According to a McGill scientist, polar bears may soon have even more cause for concern. The big beasts are already having difficulty coping with the impact of shrinking ice caps on their Arctic terrain. Now, McGill Atmospheric and Oceanic Sciences professor Bruno Tremblay, BEng’87, PhD’97, has concluded in a recent study that the Arctic coastline could be virtually ice-free during the summer months as early as 2040.

Tremblay and his co-researchers, whose work was funded in part by NASA, examined the impact of greenhouse gas emissions on the Arctic, tracking the rates of change and modelling possible future scenarios based on what they witnessed.

A polar bear at rest

The simulations offered a disturbing forecast. While there has been a steady decline in summer sea ice over the past three decades, Tremblay believes that this decline could soon increase dramatically – to a rate as much as ten times faster. As he indicated in an interview broadcast on Canada AM, the buildup of greenhouse gases is reaching a “tipping point” that will likely eat away at the summer sea ice far more quickly than it has in the past.

In their study, published in Geophysical Research Letters, Tremblay and his co-authors warn that these shifts could “further strain the adaptation of native peoples to climate change” – they wouldn’t be able to fish from sea ice in the summer months, for instance. The disappearance of summer sea ice in the Arctic would also accelerate global warming trends, adds Tremblay, since ice-free water absorbs much more sunlight than ice does.

The future isn’t yet cast in stone, says Tremblay. If emission rates of carbon dioxide and other greenhouse gases were cut back, summer ice levels in the Arctic could undergo a much slower retreat.

A lawyer at long last

It was a ceremony 92 years in the making.

In 1914, McGill law alumna Annie MacDonald Langstaff (pictured) became the first woman in Quebec to earn a degree in law. It wasn’t until this fall, however, that she was finally granted posthumous admittance to the Quebec Bar.

Annie MacDonald Langstaff

Why the long wait? It certainly wasn’t for lack of trying. MacDonald Langstaff first attempted to join the ranks of the Bar Association immediately following her graduation. The Bar turned her down, and the reasons behind the decision had everything to do with her gender. According to the law at the time, MacDonald Langstaff required her husband’s permission to engage in business of any kind. The fact that her husband had disappeared some years earlier, leaving her to raise their daughter, earned her no sympathy.

She persisted in challenging the Bar in court, but to no avail. In spite of her lack of official lawyerly status, she forged a reputation as a distinguished legal writer, publishing articles on family law, as well as a French-English law dictionary in 1937.

The law was finally changed in 1941, making Quebec the last province to admit women to the Bar, but MacDonald Langstaff felt it was too late for her. Thanks to her efforts, however, Elizabeth C. Monk, BA’19, BCL’23, LLD’75, became the first woman admitted to the profession in Quebec in 1942.

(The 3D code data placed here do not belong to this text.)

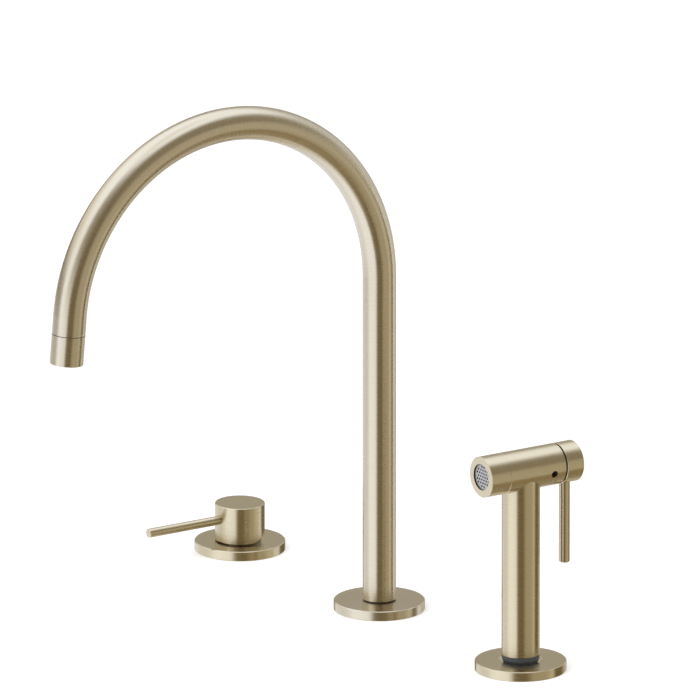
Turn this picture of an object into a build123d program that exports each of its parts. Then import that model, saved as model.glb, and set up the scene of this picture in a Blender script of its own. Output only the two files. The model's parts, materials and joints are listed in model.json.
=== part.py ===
from build123d import *
from math import cos, radians, sin
import os

# Three deck units stand in a row along X: lever mixer at -X, swivel spout at the origin,
# lift-out side spray at +X. Z = 0 is the deck, and spout, lever and spray head point to -Y.
# Every size is in millimetres.

# ---- layout -------------------------------------------------------------------------------
UNIT_SPACING = 166.5
DECK_THICKNESS = 30.0

# ---- clearances ---------------------------------------------------------------------------
SEATED_CLEARANCE = 0.05     # radial, between pieces fixed to each other
RUNNING_CLEARANCE = 0.08    # radial, between a journal and its bore
FREE_CLEARANCE = 0.4        # radial, between curved faces that only pass each other
SIDE_CLEARANCE = 0.3        # between faces of a hinge and its fork
CUT_MARGIN = 1.0            # how far a cut reaches past the surface that it opens

# ---- base discs and deck fixings, the same on all three units -------------------------------
DISC_RADIUS = 30.0
DISC_THICKNESS = 6.5
DISC_TOP_CHAMFER = 0.5
DISC_BOTTOM_CHAMFER = 0.3
FLANGE_WIDTH = 6.0          # shank flange, in a recess under the disc
FLANGE_THICKNESS = 3.0
FLANGE_CLEARANCE = 0.2
GASKET_EDGE = 1.5
GASKET_WIDTH = 3.0
GASKET_THICKNESS = 1.6
SHANK_LENGTH = 62.0         # below the deck surface
SHANK_CHAMFER = 1.0
WASHER_WIDTH = 8.0
RUBBER_WASHER_THICKNESS = 3.0
CLAMP_WASHER_THICKNESS = 1.5
LOCK_NUT_WALL = 4.5         # shank to flat
LOCK_NUT_HEIGHT = 7.0
LOCK_NUT_CHAMFER = 1.0

# ---- seals ----------------------------------------------------------------------------------
O_RING_SECTION = 1.8
O_RING_GROOVE = 2.4
O_RING_CLEARANCE = 0.02

# ---- spout ----------------------------------------------------------------------------------
TUBE_RADIUS = 11.0
TUBE_WALL = 1.2
TUBE_GAP = 0.9              # shadow gap under the column, taken up by the thrust washer
SPOUT_RISE = 227.6          # height where the arc starts
ARC_RADIUS = 121.2
ARC_SWEEP = 175.0
SPOUT_DROP = 12.0
COLLAR_LENGTH = 20.0
COLLAR_SEAM = 0.15
COLLAR_SPIGOT_LENGTH = 8.0
COLLAR_WALL = 1.65
COLLAR_SHOULDER = 1.8
AERATOR_RECESS = 1.4
AERATOR_WALL = 1.0
AERATOR_GRID_THICKNESS = 1.8
AERATOR_CELL = 2.5          # pitch of the honeycomb
AERATOR_WEB = 0.5
AERATOR_SEAL_THICKNESS = 1.2
MOUTH_ROUND = 0.3
SWIVEL_SLEEVE_WALL = 1.7
SWIVEL_SLEEVE_OVERLAP = 4.9  # sleeve past the top of the spigot
SPIGOT_HEIGHT = 64.0        # above the disc
SPIGOT_WALL = 2.8
SPIGOT_CHAMFER = 0.8
NECK_INSET = 0.8
WASHER_INSET = 0.5
O_RING_FROM_TOP = 6.0
O_RING_PITCH = 10.0
GRUB_RADIUS = 2.0
GRUB_DOG_RADIUS = 1.4
GRUB_DOG_LENGTH = 1.0
GRUB_SOCKET_RADIUS = 1.15
GRUB_SOCKET_DEPTH = 1.6
RETAINER_HEIGHT = 13.7      # grub screw above the disc
RETAINER_GROOVE_DEPTH = 1.3
DIVERTER_RADIUS = 8.9
DIVERTER_LENGTH = 34.0
DIVERTER_TOP = -4.0
DIVERTER_SEAT_RADIUS = 4.0
SPOOL_RADIUS = 5.2
SPOOL_LENGTH = 12.0
SPOOL_STROKE = 3.0
SPOOL_BORE = 2.2
DIVERTER_END = 8.0          # length of the lower seat
DIVERTER_WINDOW_RADIUS = 1.6
TEE_RADIUS = 13.0
TEE_HEIGHT = 22.0
TEE_BORE = 5.0
TEE_BOSS_RADIUS = 10.5      # flat boss under the side tail
TEE_BOSS_PROUD = 1.0
HOSE_TAIL_RADIUS = 8.3      # 3/8 inch pipe thread
HOSE_TAIL_LENGTH = 12.0
HOSE_TAIL_CHAMFER = 0.9

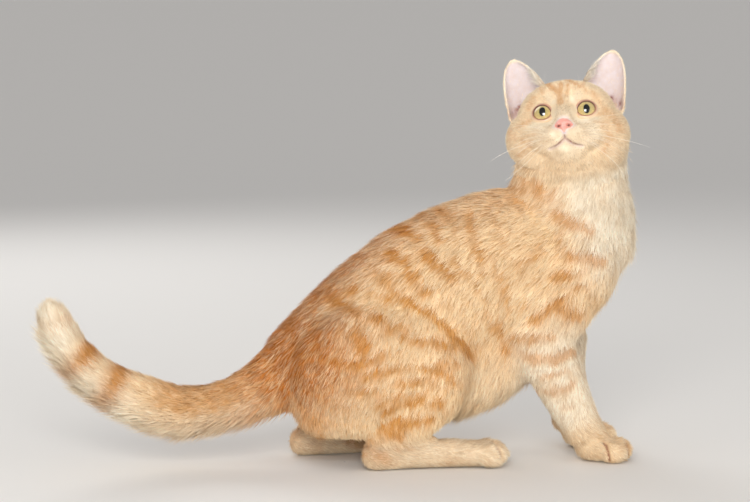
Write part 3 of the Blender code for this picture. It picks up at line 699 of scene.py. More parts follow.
# %% Strokes on the near flank, and rings
STROKES = [
    # flank
    (49, 215, 62, 209, 7, 0.8), (80, 219, 84, 207, 6, 0.7), (90, 232, 98, 216, 7, 0.6),
    (112, 227, 114, 204, 7, 0.6), (70, 195, 80, 186, 7, 0.9), (80, 186, 91, 176, 6, 0.9),
    (93, 191, 107, 175, 5, 0.7), (107, 175, 123, 154, 5, 0.7), (130, 186, 140, 165, 6, 0.6),
    (140, 165, 145, 144, 6, 0.6), (116, 198, 120, 175, 4, 0.6), (40, 194, 52, 185, 7, 0.7),
    (27, 179, 36, 169, 8, 0.7), (54, 174, 68, 162, 7, 0.7), (-1, 162, 8, 164, 6, 0.6),
    (20, 161, 34, 154, 6, 0.7), (123, 145, 133, 124, 6, 0.5), (135, 131, 147, 103, 7, 0.7),
    (66, 232, 74, 226, 6, 0.5), (133, 231, 138, 208, 6, 0.4), (12, 191, 21, 185, 6, 0.5),
    # haunch
    (40, 161, 58, 149, 6, 0.9), (58, 149, 78, 135, 6, 0.9), (78, 135, 92, 119, 6, 1),
    (92, 119, 107, 102, 5, 0.9), (-13, 155, 5, 145, 7, 0.7), (-1, 128, 8, 118, 9, 0.8),
    (26, 131, 44, 131, 6, 0.6), (14, 141, 31, 136, 5, 0.6), (44, 122, 72, 119, 5, 0.7),
    (72, 119, 90, 112, 5, 0.7), (-26, 106, -1, 101, 6, 0.7), (-1, 101, 26, 109, 6, 0.7),
    (26, 109, 40, 111, 6, 0.5), (76, 103, 90, 96, 5, 0.6), (10, 91, 44, 98, 6, 0.7),
    (44, 98, 76, 94, 5, 0.7), (76, 94, 91, 84, 5, 0.7), (32, 84, 67, 85, 5, 0.6), (67, 85, 85, 76, 5, 0.6),
    (5, 76, 35, 75, 6, 0.6), (20, 65, 40, 72, 6, 0.6), (40, 72, 65, 73, 5, 0.6), (65, 73, 82, 65, 5, 0.5),
    (28, 56, 44, 63, 6, 0.8), (44, 63, 62, 66, 6, 0.8), (62, 66, 80, 63, 5, 0.7), (38, 45, 59, 47, 7, 0.9),
    (59, 47, 74, 48, 6, 0.7), (25, 39, 42, 35, 6, 0.6),
    # foot
    (7, 16, 28, 11, 9, 0.6), (40, 20, 51, 21, 6, 0.4), (87, 2, 104, 6, 8, 0.35), (15, 28, 18, 19, 8, 0.5),
    # shoulder
    (192, 230, 206, 222, 7, 0.9), (206, 222, 222, 215, 6, 0.9), (168, 260, 187, 247, 8, 0.6),
    (149, 258, 165, 251, 8, 0.5), (154, 240, 177, 233, 7, 0.4), (203, 192, 216, 191, 5, 0.8),
    (216, 191, 230, 186, 5, 1), (187, 170, 201, 177, 7, 0.7), (201, 177, 216, 180, 6, 0.6),
    (206, 164, 216, 166, 7, 0.6), (153, 146, 162, 148, 6, 0.5), (164, 133, 178, 141, 6, 0.8),
    (178, 141, 194, 152, 6, 0.8), (188, 144, 208, 136, 6, 0.8), (173, 203, 192, 207, 6, 0.4),
    (159, 188, 173, 191, 6, 0.4),
    # foreleg
    (150, 118, 166, 118, 6, 0.7), (166, 118, 183, 121, 6, 0.7), (165, 102, 184, 100, 7, 1),
    (184, 100, 202, 103, 7, 1), (177, 83, 199, 87, 6, 0.7), (174, 66, 190, 68, 6, 0.6),
    (190, 68, 204, 72, 6, 0.6), (193, 52, 205, 55, 5, 0.4),
]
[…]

MacDonald Langstaff’s admission to the Bar owes much to Julie Latour, BCL’86, LLB’86, the current Bâtonnier of Montreal, who cites the tenacious MacDonald Langstaff as a role model for all women practising law. The Quebec Bar also awarded MacDonald Langstaff its highest honour, the Medaille du Barreau de Montréal, in recognition of her accomplishments.

Former Quebec premier Lucien Bouchard was on hand to receive the prize – he is a partner at Davies, Ward, Phillips & Vineberg, the same law firm (then known as Jacobs, Couture and Fitch) that employed MacDonald Langstaff as a paralegal for nearly 60 years. Bouchard handed the medal over to McGill Dean of Law Nicholas Kasirer, BCL’85, LLB’85, and it will be on permanent display at the Faculty of Law.